▸ **Exercise brief**
Everything from the line containing "Write the three.js" down to the line containing "const HALF_SPAN = 100;" is to be returned exactly; include both boundary lines and leave out all others.

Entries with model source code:
# # # #

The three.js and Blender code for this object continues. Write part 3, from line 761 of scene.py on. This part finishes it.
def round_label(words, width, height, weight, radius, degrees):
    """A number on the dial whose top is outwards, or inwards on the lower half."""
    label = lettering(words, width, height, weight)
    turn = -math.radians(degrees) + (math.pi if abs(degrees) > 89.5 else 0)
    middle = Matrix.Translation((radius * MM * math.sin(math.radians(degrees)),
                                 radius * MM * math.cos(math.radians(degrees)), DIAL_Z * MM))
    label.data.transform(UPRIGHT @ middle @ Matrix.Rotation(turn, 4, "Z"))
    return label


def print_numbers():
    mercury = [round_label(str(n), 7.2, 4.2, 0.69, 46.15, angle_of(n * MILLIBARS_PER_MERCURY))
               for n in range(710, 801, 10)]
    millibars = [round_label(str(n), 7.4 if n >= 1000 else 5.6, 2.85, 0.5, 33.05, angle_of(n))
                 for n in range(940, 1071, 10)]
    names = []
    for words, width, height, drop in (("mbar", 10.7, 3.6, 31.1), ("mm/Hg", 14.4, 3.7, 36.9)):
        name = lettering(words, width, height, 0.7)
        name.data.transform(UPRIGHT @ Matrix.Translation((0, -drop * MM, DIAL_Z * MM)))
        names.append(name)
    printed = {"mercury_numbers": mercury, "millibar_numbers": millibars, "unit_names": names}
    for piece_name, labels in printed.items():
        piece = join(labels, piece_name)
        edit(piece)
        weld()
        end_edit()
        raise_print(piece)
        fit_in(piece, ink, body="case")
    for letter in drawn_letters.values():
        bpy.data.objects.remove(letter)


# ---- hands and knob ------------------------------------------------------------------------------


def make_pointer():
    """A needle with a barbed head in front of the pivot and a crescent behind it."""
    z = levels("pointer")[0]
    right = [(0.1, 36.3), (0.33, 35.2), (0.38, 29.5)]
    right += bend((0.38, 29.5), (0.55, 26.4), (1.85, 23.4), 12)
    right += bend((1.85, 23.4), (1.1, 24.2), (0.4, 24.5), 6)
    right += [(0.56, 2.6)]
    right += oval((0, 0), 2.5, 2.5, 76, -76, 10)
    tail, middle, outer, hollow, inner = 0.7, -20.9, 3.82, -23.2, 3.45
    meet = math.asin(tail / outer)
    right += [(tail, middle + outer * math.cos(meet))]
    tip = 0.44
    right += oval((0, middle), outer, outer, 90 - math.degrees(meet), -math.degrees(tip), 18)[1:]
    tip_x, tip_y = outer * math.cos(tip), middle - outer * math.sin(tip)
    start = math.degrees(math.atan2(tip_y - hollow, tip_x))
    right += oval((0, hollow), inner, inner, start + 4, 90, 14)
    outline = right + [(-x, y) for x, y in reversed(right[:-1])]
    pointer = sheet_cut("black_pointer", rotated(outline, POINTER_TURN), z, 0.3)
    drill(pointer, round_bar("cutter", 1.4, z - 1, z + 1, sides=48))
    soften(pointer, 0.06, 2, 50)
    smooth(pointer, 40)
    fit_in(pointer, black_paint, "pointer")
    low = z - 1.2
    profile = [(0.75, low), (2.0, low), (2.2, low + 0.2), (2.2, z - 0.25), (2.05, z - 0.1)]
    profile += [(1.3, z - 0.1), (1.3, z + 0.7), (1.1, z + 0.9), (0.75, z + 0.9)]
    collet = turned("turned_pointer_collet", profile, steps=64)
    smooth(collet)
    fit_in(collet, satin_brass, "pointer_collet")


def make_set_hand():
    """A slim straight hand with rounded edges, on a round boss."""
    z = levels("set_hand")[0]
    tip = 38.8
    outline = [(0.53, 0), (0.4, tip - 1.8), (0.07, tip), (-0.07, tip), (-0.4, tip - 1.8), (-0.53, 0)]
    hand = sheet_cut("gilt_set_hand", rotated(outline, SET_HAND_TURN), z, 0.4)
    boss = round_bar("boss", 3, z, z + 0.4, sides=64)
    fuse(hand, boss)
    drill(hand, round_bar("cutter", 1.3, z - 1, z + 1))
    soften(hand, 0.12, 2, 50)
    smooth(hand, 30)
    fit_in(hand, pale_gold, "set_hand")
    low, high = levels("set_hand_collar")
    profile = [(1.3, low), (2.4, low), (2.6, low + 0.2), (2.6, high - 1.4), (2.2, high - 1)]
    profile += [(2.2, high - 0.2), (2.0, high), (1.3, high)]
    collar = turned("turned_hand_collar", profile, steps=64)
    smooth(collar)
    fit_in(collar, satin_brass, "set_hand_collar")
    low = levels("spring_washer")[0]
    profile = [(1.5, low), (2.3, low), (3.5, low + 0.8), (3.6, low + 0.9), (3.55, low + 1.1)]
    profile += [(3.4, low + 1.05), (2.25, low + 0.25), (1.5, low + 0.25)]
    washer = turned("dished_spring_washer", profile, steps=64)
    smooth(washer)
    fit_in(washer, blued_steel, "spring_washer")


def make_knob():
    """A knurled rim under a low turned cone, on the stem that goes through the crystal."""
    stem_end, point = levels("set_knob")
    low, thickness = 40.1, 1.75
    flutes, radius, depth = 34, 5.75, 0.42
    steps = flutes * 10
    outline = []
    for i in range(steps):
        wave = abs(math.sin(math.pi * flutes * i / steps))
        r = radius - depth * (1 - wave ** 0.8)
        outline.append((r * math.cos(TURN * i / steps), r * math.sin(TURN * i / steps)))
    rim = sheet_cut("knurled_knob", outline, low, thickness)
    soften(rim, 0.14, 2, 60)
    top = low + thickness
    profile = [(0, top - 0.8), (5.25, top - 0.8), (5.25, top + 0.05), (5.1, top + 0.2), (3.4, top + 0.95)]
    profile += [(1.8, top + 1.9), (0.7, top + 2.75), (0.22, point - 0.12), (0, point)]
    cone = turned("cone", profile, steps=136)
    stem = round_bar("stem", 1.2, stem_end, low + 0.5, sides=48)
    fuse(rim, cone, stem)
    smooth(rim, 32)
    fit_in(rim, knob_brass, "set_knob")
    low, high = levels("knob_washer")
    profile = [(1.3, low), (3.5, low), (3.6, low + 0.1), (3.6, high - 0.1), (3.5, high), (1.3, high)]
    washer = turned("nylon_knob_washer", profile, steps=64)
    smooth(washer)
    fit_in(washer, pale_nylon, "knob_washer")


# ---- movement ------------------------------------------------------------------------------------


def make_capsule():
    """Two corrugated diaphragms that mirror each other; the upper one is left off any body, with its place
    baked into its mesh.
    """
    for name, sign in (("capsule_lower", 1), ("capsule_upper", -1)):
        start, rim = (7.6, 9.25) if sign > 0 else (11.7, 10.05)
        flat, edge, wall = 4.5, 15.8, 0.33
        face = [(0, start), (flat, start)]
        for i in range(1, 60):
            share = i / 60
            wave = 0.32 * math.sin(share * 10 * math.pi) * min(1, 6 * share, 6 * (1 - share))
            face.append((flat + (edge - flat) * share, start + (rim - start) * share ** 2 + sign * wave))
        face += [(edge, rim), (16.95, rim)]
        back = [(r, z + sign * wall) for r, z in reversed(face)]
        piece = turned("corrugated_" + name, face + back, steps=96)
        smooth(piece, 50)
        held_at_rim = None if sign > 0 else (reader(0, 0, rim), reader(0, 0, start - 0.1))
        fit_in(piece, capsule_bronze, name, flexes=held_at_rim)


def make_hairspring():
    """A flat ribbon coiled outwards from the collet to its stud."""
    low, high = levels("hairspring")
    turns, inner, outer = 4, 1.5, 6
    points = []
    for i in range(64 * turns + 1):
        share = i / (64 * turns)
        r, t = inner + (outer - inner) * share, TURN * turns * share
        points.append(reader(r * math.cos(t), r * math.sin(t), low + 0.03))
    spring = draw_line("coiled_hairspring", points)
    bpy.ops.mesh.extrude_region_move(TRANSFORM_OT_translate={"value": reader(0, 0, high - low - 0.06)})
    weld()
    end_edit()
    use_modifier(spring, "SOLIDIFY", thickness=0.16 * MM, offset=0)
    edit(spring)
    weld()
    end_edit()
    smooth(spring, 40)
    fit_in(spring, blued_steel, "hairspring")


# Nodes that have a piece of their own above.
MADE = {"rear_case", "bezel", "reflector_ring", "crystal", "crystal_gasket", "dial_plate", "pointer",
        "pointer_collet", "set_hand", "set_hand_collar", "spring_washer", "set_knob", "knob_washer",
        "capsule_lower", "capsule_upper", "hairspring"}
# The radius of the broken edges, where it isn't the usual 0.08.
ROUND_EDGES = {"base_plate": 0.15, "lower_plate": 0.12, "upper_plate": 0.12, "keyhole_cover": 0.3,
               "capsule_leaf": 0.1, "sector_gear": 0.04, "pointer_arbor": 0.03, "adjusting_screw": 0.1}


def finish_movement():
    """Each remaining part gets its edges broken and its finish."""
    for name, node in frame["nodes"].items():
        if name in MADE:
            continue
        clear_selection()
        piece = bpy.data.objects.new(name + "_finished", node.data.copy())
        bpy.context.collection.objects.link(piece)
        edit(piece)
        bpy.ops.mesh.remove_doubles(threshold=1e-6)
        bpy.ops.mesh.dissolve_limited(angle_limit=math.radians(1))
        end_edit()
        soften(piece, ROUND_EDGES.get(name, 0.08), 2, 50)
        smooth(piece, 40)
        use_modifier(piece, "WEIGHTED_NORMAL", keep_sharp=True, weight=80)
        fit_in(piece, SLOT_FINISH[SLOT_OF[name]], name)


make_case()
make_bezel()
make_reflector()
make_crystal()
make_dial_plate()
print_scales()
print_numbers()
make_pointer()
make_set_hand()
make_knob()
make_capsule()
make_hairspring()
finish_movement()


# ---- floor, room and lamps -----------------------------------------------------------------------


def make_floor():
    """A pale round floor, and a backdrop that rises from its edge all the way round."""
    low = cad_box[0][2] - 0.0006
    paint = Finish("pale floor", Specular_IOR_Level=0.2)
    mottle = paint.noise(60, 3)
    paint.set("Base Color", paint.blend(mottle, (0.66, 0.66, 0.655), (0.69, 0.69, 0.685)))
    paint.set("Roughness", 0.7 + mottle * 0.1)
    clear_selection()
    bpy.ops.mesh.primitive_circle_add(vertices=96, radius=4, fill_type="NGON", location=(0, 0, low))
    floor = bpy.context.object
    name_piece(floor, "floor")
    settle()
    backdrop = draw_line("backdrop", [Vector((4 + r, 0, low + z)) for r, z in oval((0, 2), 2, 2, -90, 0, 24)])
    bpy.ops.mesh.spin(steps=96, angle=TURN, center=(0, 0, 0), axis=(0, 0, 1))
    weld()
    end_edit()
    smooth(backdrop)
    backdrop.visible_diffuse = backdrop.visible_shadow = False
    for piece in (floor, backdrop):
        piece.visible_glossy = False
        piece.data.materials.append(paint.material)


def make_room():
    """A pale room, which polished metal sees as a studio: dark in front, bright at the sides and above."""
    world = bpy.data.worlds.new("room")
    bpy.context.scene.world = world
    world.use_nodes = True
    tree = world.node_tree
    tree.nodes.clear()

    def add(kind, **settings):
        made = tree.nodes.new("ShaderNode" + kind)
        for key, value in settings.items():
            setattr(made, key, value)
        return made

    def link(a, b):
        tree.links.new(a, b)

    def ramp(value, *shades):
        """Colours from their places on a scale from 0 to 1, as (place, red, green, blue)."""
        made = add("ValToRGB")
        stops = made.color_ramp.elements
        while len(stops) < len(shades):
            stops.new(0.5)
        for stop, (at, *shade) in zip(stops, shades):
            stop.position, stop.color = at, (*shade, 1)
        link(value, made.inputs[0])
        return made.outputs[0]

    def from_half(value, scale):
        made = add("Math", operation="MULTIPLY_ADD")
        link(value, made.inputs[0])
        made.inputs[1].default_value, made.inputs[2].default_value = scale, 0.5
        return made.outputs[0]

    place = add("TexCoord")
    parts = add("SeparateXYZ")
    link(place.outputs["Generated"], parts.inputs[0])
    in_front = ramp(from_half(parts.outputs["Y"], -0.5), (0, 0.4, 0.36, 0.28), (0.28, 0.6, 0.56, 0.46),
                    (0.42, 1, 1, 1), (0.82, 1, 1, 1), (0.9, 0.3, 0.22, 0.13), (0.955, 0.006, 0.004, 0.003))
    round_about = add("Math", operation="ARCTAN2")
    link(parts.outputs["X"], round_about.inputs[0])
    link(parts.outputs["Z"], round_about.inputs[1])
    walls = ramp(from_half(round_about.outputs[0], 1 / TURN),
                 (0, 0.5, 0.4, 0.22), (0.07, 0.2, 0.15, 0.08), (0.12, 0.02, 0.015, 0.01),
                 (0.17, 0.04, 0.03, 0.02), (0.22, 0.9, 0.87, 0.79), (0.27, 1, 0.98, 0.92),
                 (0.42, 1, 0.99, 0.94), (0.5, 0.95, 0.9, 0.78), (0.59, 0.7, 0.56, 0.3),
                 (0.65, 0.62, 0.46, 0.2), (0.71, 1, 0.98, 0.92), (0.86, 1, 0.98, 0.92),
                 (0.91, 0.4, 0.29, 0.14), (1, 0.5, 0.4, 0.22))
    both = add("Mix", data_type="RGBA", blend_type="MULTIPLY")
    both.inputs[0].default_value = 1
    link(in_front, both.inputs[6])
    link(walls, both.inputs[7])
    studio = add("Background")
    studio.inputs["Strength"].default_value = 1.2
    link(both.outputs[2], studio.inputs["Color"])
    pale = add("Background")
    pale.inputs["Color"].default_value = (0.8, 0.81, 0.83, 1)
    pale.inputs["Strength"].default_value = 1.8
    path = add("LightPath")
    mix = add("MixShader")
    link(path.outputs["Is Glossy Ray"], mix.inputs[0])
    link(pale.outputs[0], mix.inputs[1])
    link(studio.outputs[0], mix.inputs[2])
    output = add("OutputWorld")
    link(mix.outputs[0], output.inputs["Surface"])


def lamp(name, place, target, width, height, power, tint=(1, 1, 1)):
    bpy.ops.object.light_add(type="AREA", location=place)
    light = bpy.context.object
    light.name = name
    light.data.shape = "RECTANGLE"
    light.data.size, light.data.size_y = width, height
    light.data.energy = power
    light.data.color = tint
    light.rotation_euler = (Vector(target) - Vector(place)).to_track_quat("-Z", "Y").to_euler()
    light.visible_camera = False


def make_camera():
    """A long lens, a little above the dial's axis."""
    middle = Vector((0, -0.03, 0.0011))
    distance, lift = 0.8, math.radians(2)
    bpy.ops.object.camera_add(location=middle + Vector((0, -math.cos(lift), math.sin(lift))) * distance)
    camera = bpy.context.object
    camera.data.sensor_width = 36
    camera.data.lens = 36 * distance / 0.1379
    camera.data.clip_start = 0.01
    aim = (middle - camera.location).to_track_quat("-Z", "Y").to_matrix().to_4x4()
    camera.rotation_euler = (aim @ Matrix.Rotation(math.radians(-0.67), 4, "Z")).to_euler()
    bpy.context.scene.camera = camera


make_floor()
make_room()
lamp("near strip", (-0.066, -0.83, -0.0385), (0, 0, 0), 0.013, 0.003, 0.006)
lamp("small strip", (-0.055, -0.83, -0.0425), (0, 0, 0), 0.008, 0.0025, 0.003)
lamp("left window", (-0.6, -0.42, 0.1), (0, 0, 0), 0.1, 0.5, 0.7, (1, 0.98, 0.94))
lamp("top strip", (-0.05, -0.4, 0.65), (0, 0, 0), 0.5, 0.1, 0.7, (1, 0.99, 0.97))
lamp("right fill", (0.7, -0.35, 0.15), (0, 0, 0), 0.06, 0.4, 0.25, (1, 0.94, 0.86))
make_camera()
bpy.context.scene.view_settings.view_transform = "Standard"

# # # #

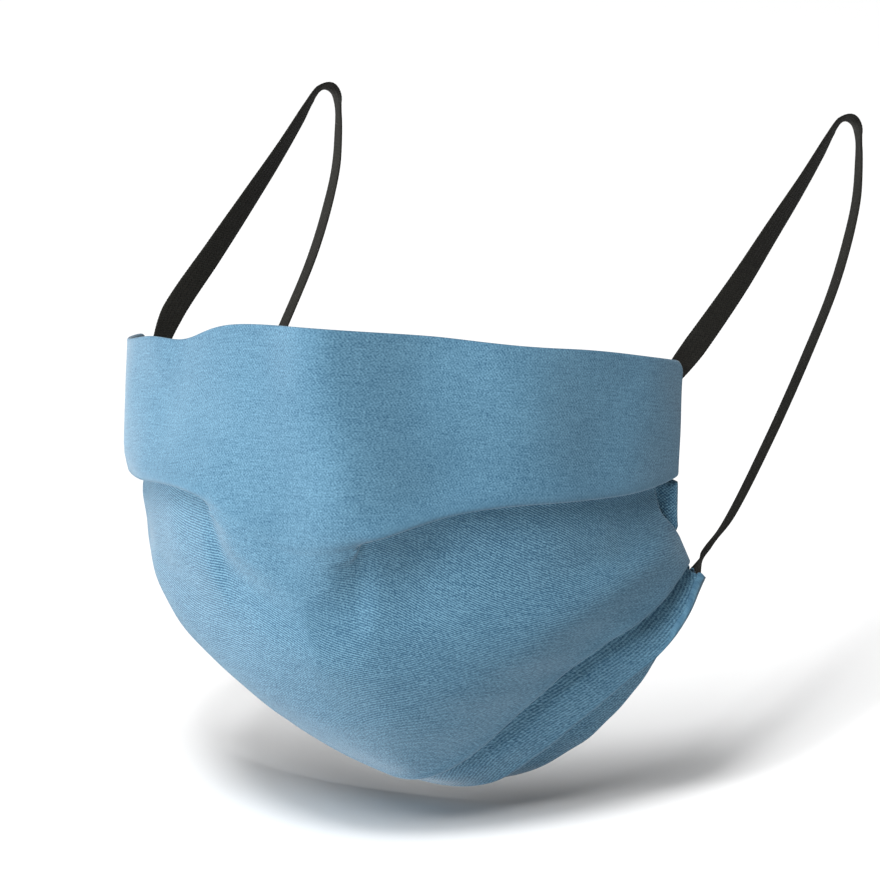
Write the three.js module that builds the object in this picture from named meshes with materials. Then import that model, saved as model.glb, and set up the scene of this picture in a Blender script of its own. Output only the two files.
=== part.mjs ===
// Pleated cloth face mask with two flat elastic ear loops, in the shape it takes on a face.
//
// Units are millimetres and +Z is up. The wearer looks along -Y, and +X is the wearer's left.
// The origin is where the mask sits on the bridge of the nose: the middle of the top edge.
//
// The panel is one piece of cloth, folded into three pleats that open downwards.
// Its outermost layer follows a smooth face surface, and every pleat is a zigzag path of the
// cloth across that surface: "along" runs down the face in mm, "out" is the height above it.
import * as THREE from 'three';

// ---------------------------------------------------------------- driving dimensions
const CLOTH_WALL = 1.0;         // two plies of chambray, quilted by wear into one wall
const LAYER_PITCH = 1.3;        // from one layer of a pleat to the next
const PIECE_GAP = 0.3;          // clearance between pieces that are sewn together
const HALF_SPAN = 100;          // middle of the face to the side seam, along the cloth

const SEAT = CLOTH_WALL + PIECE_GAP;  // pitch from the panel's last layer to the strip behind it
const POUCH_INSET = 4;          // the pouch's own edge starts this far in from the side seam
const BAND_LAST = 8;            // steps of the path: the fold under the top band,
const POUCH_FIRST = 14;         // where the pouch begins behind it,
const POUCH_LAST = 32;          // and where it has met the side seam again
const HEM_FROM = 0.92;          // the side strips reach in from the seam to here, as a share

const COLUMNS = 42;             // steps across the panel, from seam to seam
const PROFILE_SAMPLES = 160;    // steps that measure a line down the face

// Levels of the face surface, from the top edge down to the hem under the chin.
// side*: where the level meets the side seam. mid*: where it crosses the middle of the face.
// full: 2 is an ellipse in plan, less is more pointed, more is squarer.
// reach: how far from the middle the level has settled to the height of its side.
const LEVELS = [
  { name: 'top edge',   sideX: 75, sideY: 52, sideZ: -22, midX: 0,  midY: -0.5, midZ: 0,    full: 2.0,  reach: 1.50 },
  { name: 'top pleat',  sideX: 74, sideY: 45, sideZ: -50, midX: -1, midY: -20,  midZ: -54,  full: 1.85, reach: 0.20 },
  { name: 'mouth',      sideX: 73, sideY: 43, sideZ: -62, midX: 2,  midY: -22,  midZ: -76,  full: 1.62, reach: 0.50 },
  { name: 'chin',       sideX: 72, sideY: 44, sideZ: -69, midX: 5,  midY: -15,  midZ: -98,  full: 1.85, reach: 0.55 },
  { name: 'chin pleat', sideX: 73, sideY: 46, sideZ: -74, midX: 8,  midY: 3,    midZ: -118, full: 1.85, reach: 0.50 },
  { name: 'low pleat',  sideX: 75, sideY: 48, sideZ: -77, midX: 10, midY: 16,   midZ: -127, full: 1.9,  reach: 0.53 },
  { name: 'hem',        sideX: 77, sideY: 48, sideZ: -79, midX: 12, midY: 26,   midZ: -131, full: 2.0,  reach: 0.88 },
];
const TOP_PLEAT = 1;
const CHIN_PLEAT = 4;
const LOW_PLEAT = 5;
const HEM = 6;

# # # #

▸ **Task response**
Write the three.js module that builds the object in this picture from named meshes with materials. Then import that model, saved as model.glb, and set up the scene of this picture in a Blender script of its own. Output only the two files.
=== part.mjs ===
// Pleated cloth face mask with two flat elastic ear loops, in the shape it takes on a face.
//
// Units are millimetres and +Z is up. The wearer looks along -Y, and +X is the wearer's left.
// The origin is where the mask sits on the bridge of the nose: the middle of the top edge.
//
// The panel is one piece of cloth, folded into three pleats that open downwards.
// Its outermost layer follows a smooth face surface, and every pleat is a zigzag path of the
// cloth across that surface: "along" runs down the face in mm, "out" is the height above it.
import * as THREE from 'three';

// ---------------------------------------------------------------- driving dimensions
const CLOTH_WALL = 1.0;         // two plies of chambray, quilted by wear into one wall
const LAYER_PITCH = 1.3;        // from one layer of a pleat to the next
const PIECE_GAP = 0.3;          // clearance between pieces that are sewn together
const HALF_SPAN = 100;          // middle of the face to the side seam, along the cloth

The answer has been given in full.